Saturday, December 4, 2010

Holiday Home

A good friend of mine is homeless this Christmas - not in a living-in-your-car kind of way, but displaced nonetheless.  It’s a time when hundreds are placing the Christmas tree in a new corner and feeling the sting as they hang the mistletoe in a different doorway, and it illustrates how closely we tie Holidays to Home.  My friend relocated to a new city and state, and though that move has been impacted by the poor housing market, she and her family are fine and expect to be settled soon.  But for now, home is an apartment about the size of a hotel room and she is adjusting to her husband’s long commute and her own endless, uneventful days.  I love her ability to look at the bright side – how she can make a day-long trip out of buying one sweater (she moved from south to north) or stretch a trip to the post office into an “event.”  She has approached settling into her new tiny home with a unique sense of adventure that never disappoints. 

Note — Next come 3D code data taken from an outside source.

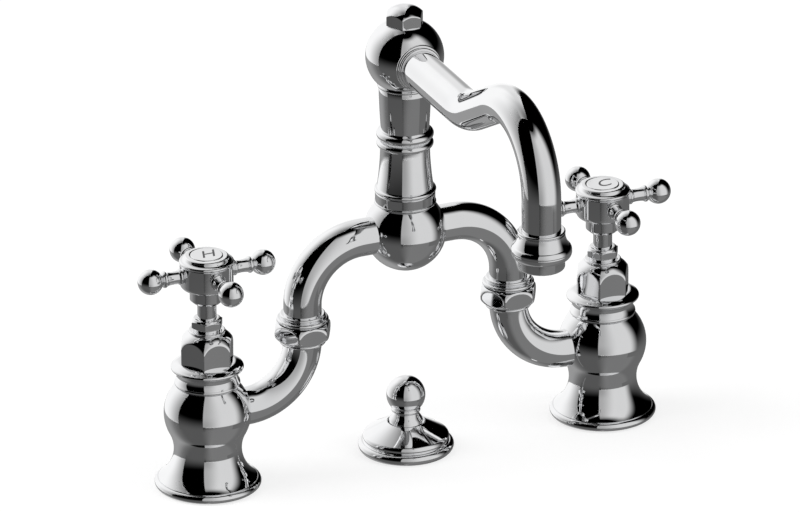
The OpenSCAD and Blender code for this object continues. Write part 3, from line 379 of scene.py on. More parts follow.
def two_tones(tree, value, first, second):
    """A colour between two, as the noise's value goes from low to high."""
    ramp = tree.nodes.new("ShaderNodeValToRGB")
    ramp.color_ramp.elements[0].position = NOISE_LOW
    ramp.color_ramp.elements[0].color = (*first, 1)
    ramp.color_ramp.elements[1].position = NOISE_HIGH
    ramp.color_ramp.elements[1].color = (*second, 1)
    tree.links.new(value, ramp.inputs["Fac"])
    return ramp.outputs["Color"]


def finish(tree, colour, roughness, relief, depth, metallic=1.0):
    """The surface itself: its colour, its roughness and a relief of the given depth in metres."""
    surface = tree.nodes.new("ShaderNodeBsdfPrincipled")
    surface.inputs["Metallic"].default_value = metallic
    tree.links.new(colour, surface.inputs["Base Color"])
    tree.links.new(roughness, surface.inputs["Roughness"])
    bump = tree.nodes.new("ShaderNodeBump")
    bump.inputs["Strength"].default_value = 1.0
    bump.inputs["Distance"].default_value = depth
    tree.links.new(relief, bump.inputs["Height"])
    tree.links.new(bump.outputs["Normal"], surface.inputs["Normal"])
    output = tree.nodes.new("ShaderNodeOutputMaterial")
    tree.links.new(surface.outputs[0], output.inputs["Surface"])


def machined_brass():
    """Brass off the lathe: fine turning marks round the piece and a dull, uneven bloom."""
    material, tree = new_tree("machined_brass")
    bloom = noise(tree, 160, 4)
    marks = noise(tree, 40, 3, (1, 1, 160))
    colour = two_tones(tree, bloom, (0.56, 0.39, 0.17), (0.74, 0.56, 0.28))
    finish(tree, colour, between(tree, bloom, 0.24, 0.42), marks, 0.00003)
    return material


def arc(centre, r, start, end, n=12):
    """Points of a circle's arc, angles in degrees."""
    turns = [radians(start + (end - start) * i / n) for i in range(n + 1)]
    return [(centre[0] + r * cos(t), centre[1] + r * sin(t)) for t in turns]


def bow(p, q, sag, n=10):
    """Points of a curve from p to q that bows out to the right by the sag."""
    chord = hypot(q[0] - p[0], q[1] - p[1])
    along = ((q[0] - p[0]) / chord, (q[1] - p[1]) / chord)
    side = 1 if sag > 0 else -1
    out = (side * along[1], -side * along[0])
    r = (chord * chord / 4 + sag * sag) / (2 * abs(sag))
    half = 2 * atan2(2 * abs(sag), chord)
    centre = [(p[k] + q[k]) / 2 - out[k] * (r - abs(sag)) for k in (0, 1)]
    turns = [half * (2 * i / n - 1) for i in range(n + 1)]
    return [tuple(centre[k] + r * (cos(t) * out[k] + sin(t) * along[k]) for k in (0, 1))
            for t in turns]


def bead(r, z, m, n=12):
    """A half-round bead of radius m whose crown is at radius r and height z."""
    return arc((r - m, z), m, -90, 90, n)


def pick(*pieces):
    """Selects these alone, the first as the active one."""
    bpy.ops.object.select_all(action="DESELECT")
    for piece in pieces:
        piece.select_set(True)
    bpy.context.view_layer.objects.active = pieces[0]


def smooth(piece, angle=32):
    """Smooth shading, but for edges sharper than the angle."""
    pick(piece)
    bpy.ops.object.shade_smooth_by_angle(angle=radians(angle))


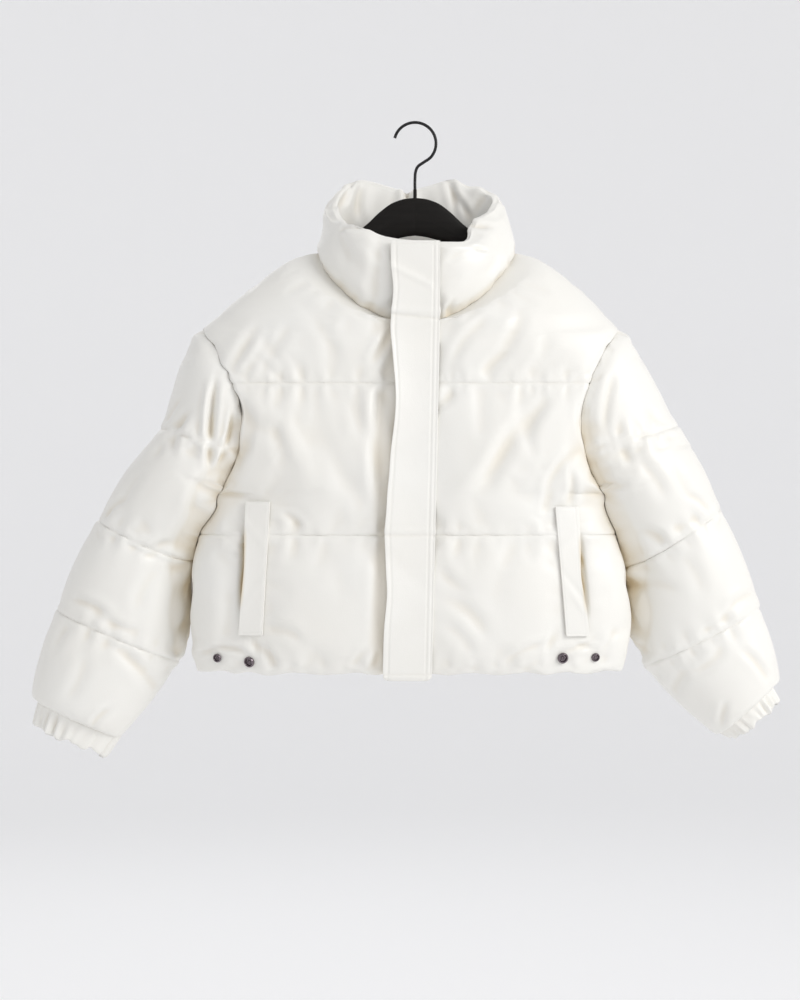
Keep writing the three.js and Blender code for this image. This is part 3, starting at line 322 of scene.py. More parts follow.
FRONT_LEFT_FOLDS = [
    (64, -276, 52, 62, 7, -2.0, 4), (112, -274, 62, 78, 9, -2.4, -4), (96, -304, 40, 40, 6, -1.6, 3),
    (120, -402, 55, 118, 10, -3.2, 6), (92, -424, 58, 100, 11, -2.4, -5), (146, -376, 66, 60, 8, -2.2, 4),
    (150, -300, 66, 60, 9, -1.6, -3), (174, -440, 58, 60, 6, -3.6, 5), (187, -462, 82, 52, 5, -3.2, -4),
    (166, -470, 66, 40, 6, -2.2, 3), (60, -610, -44, 66, 10, -2.6, 5), (48, -570, -38, 46, 8, -2.0, -3),
    (54, -640, -50, 50, 9, -2.2, 4), (136, -655, 24, 48, 5, -2.8, 3), (196, -649, 20, 44, 4, -3.4, -3),
    (212, -654, -22, 42, 4, -2.6, 3), (166, -646, 70, 24, 4, -2.4, 2), (238, -642, 60, 30, 5, -2.0, -2),
    (34, -352, 46, 34, 6, -2.0, 2), (110, -560, 70, 70, 13, -1.2, 5),
]
BACK_FOLDS = [
    (-152, -292, 60, 90, 9, -3.2, 5), (150, -300, -58, 96, 9, -3.0, -5), (-60, -240, 78, 70, 10, -1.8, 4),
    (48, -250, -72, 80, 11, -2.0, -4), (-130, -400, -60, 120, 11, -2.8, 6),
    (118, -412, 58, 130, 11, -3.0, -6),
    (-20, -420, 84, 90, 12, -1.8, 5), (188, -372, 70, 60, 8, -2.6, 4), (-196, -378, -68, 60, 8, -2.6, -4),
    (-90, -590, 50, 90, 11, -2.2, 5), (70, -604, -46, 96, 12, -2.4, -5), (176, -580, 74, 80, 10, -2.2, 4),
    (-190, -600, -76, 84, 10, -2.2, -4), (10, -650, 60, 40, 6, -2.2, 3), (-140, -656, 40, 36, 6, -2.4, -3),
    (132, -660, -38, 38, 6, -2.4, 3),
]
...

She greeted her new neighbors with a sunny smile, anxious to connect.  But doing so had odd pitfalls.  Suddenly the quirky lady next door considers her to be her BFF and waits by the elevator to complain that her brother never visits.  My friend held the door for a nice middle-aged man who stared at her frankly and said, “You’re cute!  Are you married?”  Her sons visited the apartment building over Thanksgiving and decided to go back to college sooner than expected.  She recently walked across the quaint town square with her husband to apply for a card at the public library.  The librarian, noting their address knitted her eyebrow.  “It’s in the city limits,” my friend ventured, worried that her displaced status might even ban her from the library.  “No, that’s not it,” the librarian answered.  “But isn’t that building a group home?”  A library helper said, “Recently converted.”  Long looks passed between my friend and her husband.  “That explains a lot,” she whispered. 

So this Christmas my friend is stringing a few lights across the windows of the newly converted group home and shopping for two pull-out chairs that fit college boys.  If I know her, the tiny place will still sparkle, her Swedish Christmas cookies will still melt in your mouth and she will find much to laugh about over the holidays.  Like many people this year, it’s not where she thought she’d be this Christmas, but for now it’s home.  And hey, she is cute!